» What is needed
Reproduce the first line and every line after it, exactly, through the one containing "END_ARCH_Z = 477.0". Leave out the rest.
________________________
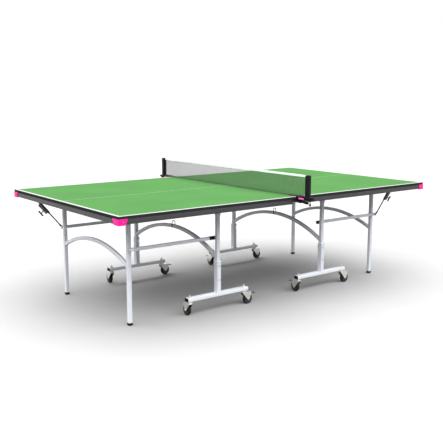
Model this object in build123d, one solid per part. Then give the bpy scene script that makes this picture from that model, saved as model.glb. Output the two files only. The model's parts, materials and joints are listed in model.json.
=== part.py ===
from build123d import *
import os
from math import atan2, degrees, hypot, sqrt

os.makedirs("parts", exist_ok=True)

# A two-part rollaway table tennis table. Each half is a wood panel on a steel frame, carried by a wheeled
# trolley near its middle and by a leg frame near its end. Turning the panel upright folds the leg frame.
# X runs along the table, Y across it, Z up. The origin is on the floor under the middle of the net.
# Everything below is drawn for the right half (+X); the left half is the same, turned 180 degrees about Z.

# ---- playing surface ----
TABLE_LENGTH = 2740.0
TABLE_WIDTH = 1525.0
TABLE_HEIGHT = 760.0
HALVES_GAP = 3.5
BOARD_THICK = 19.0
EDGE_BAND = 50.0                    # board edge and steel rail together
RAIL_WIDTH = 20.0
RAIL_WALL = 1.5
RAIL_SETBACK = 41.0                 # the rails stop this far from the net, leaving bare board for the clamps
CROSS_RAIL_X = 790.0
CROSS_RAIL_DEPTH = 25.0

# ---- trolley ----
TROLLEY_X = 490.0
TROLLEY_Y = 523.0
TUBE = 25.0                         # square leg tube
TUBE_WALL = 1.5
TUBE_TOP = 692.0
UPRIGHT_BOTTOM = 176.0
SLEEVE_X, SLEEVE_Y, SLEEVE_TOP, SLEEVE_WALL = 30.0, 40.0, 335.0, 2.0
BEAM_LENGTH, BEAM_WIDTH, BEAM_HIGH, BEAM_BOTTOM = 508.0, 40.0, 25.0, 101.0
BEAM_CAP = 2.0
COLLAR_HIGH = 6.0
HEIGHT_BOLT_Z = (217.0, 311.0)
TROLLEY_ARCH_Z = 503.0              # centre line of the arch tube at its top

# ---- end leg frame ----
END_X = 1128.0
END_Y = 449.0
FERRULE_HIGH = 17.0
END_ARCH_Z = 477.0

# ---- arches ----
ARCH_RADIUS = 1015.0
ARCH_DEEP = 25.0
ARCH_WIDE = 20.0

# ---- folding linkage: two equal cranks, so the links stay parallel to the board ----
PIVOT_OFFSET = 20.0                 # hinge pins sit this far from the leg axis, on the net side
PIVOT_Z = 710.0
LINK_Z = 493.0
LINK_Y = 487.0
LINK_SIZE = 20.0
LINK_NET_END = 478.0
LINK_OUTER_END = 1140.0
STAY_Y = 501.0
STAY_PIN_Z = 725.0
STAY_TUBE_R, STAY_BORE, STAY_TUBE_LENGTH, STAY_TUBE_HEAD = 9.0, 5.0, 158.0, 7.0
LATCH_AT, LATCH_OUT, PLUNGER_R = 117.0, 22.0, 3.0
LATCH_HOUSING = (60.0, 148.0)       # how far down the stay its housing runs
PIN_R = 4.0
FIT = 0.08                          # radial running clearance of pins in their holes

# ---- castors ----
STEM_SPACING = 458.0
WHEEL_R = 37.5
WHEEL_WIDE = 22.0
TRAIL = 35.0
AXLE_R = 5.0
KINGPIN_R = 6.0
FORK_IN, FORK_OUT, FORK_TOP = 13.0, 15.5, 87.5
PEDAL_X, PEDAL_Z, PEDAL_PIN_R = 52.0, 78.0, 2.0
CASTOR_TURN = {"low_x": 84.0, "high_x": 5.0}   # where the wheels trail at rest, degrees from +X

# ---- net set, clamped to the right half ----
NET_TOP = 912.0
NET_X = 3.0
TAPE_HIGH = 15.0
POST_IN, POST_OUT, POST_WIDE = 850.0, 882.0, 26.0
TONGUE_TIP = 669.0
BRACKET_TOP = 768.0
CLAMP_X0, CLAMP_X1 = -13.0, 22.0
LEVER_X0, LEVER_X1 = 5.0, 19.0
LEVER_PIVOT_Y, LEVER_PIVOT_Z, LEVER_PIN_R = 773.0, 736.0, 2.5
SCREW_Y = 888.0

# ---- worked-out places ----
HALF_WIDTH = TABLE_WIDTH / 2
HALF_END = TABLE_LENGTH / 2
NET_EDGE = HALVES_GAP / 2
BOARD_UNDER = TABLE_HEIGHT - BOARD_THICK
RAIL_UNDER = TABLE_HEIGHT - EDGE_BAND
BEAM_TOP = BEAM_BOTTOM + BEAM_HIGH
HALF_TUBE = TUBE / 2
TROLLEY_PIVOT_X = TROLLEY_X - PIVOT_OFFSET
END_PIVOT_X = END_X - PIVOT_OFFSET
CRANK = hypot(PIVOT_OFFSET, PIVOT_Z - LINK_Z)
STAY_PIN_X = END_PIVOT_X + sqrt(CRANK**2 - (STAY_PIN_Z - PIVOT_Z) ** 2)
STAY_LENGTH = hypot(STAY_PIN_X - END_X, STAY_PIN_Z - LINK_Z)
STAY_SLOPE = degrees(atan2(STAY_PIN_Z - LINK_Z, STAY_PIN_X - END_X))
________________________
» Final result
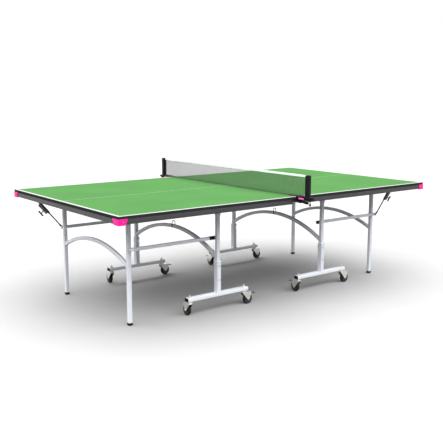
Model this object in build123d, one solid per part. Then give the bpy scene script that makes this picture from that model, saved as model.glb. Output the two files only. The model's parts, materials and joints are listed in model.json.
=== part.py ===
from build123d import *
import os
from math import atan2, degrees, hypot, sqrt

os.makedirs("parts", exist_ok=True)

# A two-part rollaway table tennis table. Each half is a wood panel on a steel frame, carried by a wheeled
# trolley near its middle and by a leg frame near its end. Turning the panel upright folds the leg frame.
# X runs along the table, Y across it, Z up. The origin is on the floor under the middle of the net.
# Everything below is drawn for the right half (+X); the left half is the same, turned 180 degrees about Z.

# ---- playing surface ----
TABLE_LENGTH = 2740.0
TABLE_WIDTH = 1525.0
TABLE_HEIGHT = 760.0
HALVES_GAP = 3.5
BOARD_THICK = 19.0
EDGE_BAND = 50.0                    # board edge and steel rail together
RAIL_WIDTH = 20.0
RAIL_WALL = 1.5
RAIL_SETBACK = 41.0                 # the rails stop this far from the net, leaving bare board for the clamps
CROSS_RAIL_X = 790.0
CROSS_RAIL_DEPTH = 25.0

# ---- trolley ----
TROLLEY_X = 490.0
TROLLEY_Y = 523.0
TUBE = 25.0                         # square leg tube
TUBE_WALL = 1.5
TUBE_TOP = 692.0
UPRIGHT_BOTTOM = 176.0
SLEEVE_X, SLEEVE_Y, SLEEVE_TOP, SLEEVE_WALL = 30.0, 40.0, 335.0, 2.0
BEAM_LENGTH, BEAM_WIDTH, BEAM_HIGH, BEAM_BOTTOM = 508.0, 40.0, 25.0, 101.0
BEAM_CAP = 2.0
COLLAR_HIGH = 6.0
HEIGHT_BOLT_Z = (217.0, 311.0)
TROLLEY_ARCH_Z = 503.0              # centre line of the arch tube at its top

# ---- end leg frame ----
END_X = 1128.0
END_Y = 449.0
FERRULE_HIGH = 17.0
END_ARCH_Z = 477.0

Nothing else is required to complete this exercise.